A statement by Nihad Awad, executive director of the Council on American-Islamic Relations (CAIR), read in part: (Awad and other CAIR representatives are available for interviews on this issue.)

"Those who offer blind support for Israel's brutal policies do a disservice to our nation's interests worldwide and violate the values of freedom and justice that all Americans hold dear. No amount of public relations 'spin' will convince ordinary Americans that complicity in Israel's denial of Palestinian rights is anything but a strategic liability that serves to isolate the United States and harm the ongoing war on terrorism.
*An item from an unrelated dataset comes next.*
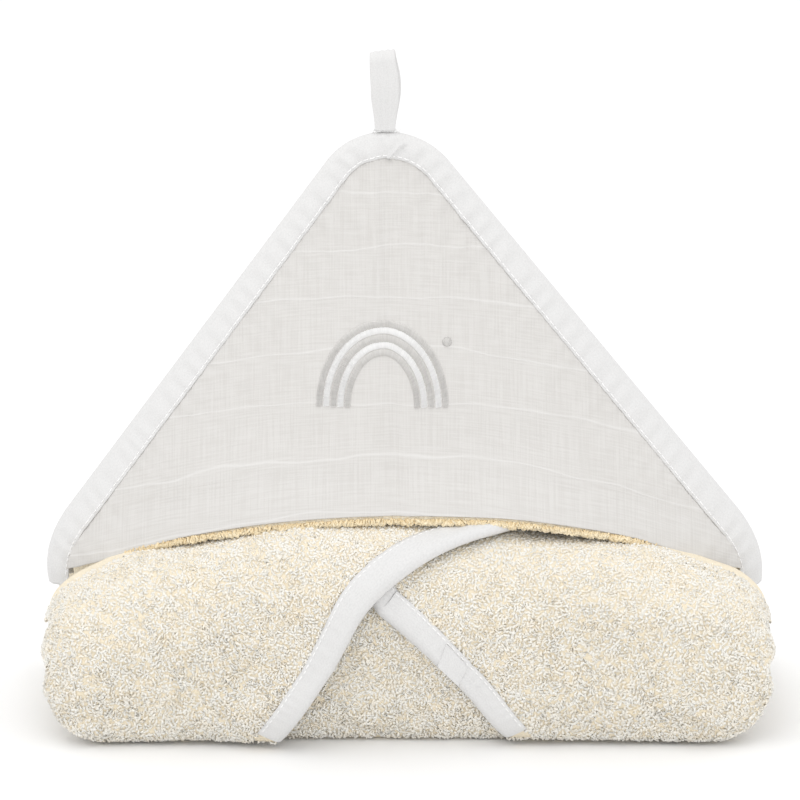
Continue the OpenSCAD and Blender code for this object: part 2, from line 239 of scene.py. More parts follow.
# %% [markdown]
# ## Finishes
# Terry is two finishes: the loops that catch the light, and the ground weave that
# shows between them, coloured darker and warmer as painted shade, since light reaches it only by way of
# other loops.
# Muslin shows its warp as fine upright lines, and a thicker weft row now and then.
# The patterns follow the cloth's own UV map, so they bend where the cloth bends.

# %% A small kit for node materials
def new_material(name, colour, roughness, sheen=0.0):
    """A Principled material with fixed roughness and sheen. Returns it with its tree and shader."""
    material = bpy.data.materials.new(name)
    material.use_nodes = True
    tree = material.node_tree
    shader = tree.nodes["Principled BSDF"]
    shader.inputs["Base Color"].default_value = (*colour, 1)
    shader.inputs["Roughness"].default_value = roughness
    shader.inputs["Sheen Weight"].default_value = sheen
    shader.inputs["Sheen Roughness"].default_value = 0.6
    shader.inputs["Specular IOR Level"].default_value = 0.15
    return material, tree, shader


def node(tree, kind, values=None, **settings):
    """A new node with its sockets and settings filled in."""
    made = tree.nodes.new(kind)
    for key, value in settings.items():
        setattr(made, key, value)
    for key, value in (values or {}).items():
        made.inputs[key].default_value = value
    return made


def join(tree, a, out, b, into):
    tree.links.new(a.outputs[out], b.inputs[into])


def stretched_noise(tree, source, scale, noise_scale, detail=2.0):
    """Noise whose coordinates are multiplied by scale first. Source is UV or Object."""
    place = node(tree, "ShaderNodeTexCoord")
    mapping = node(tree, "ShaderNodeMapping", {"Scale": scale})
    noise = node(tree, "ShaderNodeTexNoise", {"Scale": noise_scale, "Detail": detail})
    join(tree, place, source, mapping, "Vector")
    join(tree, mapping, "Vector", noise, "Vector")
    return noise


def shade_by(tree, source, out, shader, dark, light, low=0.35, high=0.65):
    """Colours the shader from dark to light as the source goes from low to high."""
    ramp = node(tree, "ShaderNodeMapRange", {"From Min": low, "From Max": high})
    blend = node(tree, "ShaderNodeMix", data_type="RGBA")
    blend.inputs["A"].default_value = (*dark, 1)
    blend.inputs["B"].default_value = (*light, 1)
    join(tree, source, out, ramp, "Value")
    join(tree, ramp, "Result", blend, "Factor")
    tree.links.new(blend.outputs["Result"], shader.inputs["Base Color"])
    return blend


def shade_by_tint(tree, shader, dark, light):
    """Colours each thread or loop by the tint that its points carry."""
    tint = node(tree, "ShaderNodeAttribute", attribute_name="tint")
    shade_by(tree, tint, "Fac", shader, dark, light, 0.0, 1.0)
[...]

In fact, a
recent survey indicated that 60 percent of Americans believe the United States should cut off or reduce aid to Israel if it refuses to heed President Bush's call for withdrawal of Israeli troops from Palestinian territories. (Time/CNN Poll, 4/12/2002)

"Rally organizers claim they are standing up for 'democratic values,' yet would deny Palestinians the right to choose their leaders. They call for an end to incitement and hate-filled rhetoric, while at the same time
demonizing an entire culture and faith in a vain attempt to avoid discussion of the real source of the conflict, the occupation. They ask others to condemn attacks on civilians, but ignore or even deny atrocities
committed by Israeli forces in places like Jenin and Nablus.

SEE: "Residents of the Jenin refugee camp speak of the viciousness of the Israeli attack"

"Just today, the United Nations Commission on Human Rights condemned Israel for 'mass killings' of Palestinians. There is no moral equivalence between the war on terrorism and Israel's unjust and ultimately self-defeating war on Palestinian Muslims and Christians."

Awad reiterated Muslim condemnation of terrorism and support for President Bush's demand that Israel withdraw from the cities it has invaded, end settlement activity and cease its "daily humiliation" of Palestinian Muslims and Christians. He also said that spontaneous rallies in support of Palestinian rights drew hundreds of thousands worldwide.


U.S. Muslims say "War Crimes" committed in Jenin

U.S. Muslims say "War Crimes" committed in Jenin

The Council on American-Islamic Relations (CAIR) today condemned what it called "war crimes" by Israeli occupation forces in the Palestinian refugee camp in Jenin. According to media reports, the Israelis are preparing to raze the camp using bulldozers. The Washington-based Islamic advocacy group asked that President Bush stop the destruction of Jenin in order to prevent civilian deaths and to keep evidence of atrocities from being destroyed.

CNN's Rula Amin reported this morning: "…bulldozers now are knocking down houses there. And we have been hearing earlier in the day confirmed by units of officers in the field that the residents were asked through the loudspeakers by the Israeli army to leave their houses and to gather in locations on the outskirts of the camp. There is a lot of concern among the residents that what's happening is that Israeli bulldozers are bulldozing the houses. They are flattening the camp."

The French news agency Agence France Presse (AFP) reports that the Israeli army expelled some 800 women and children from the Jenin refugee camp on Wednesday. AFP quoted UNICEF officials who said, "The women and children were forced out on the streets of Jenin, where they have no protection, food or clothing." The Palestinian Society for the Protection of Human Rights and the Environment cites eyewitness reports that Israeli forces are now digging what may be mass graves in the camp. Israel is refusing to allow aid groups or the media into Jenin.

Even Israeli Foreign Minister Shimon Peres termed the army's actions in Jenin a "massacre."


"These war crimes, carried out using American-taxpayer-funded weapons, are being driven by blood lust and a thirst for revenge. We call on President Bush to stop this state-sponsored terror against innocent Palestinian civilians," said CAIR Board Chairman Omar Ahmad.

Ahmad added that Israel's actions recall the destruction of more than 400 Palestinian towns and villages since 1948 and the 1982 massacre at the Sabra and Shatila Palestinian refugee camps in Lebanon. He reiterated Muslim support for President Bush's demand that Israel withdraw from the cities it has invaded, end settlement activity and cease its daily humiliation of Palestinian Muslims and Christians.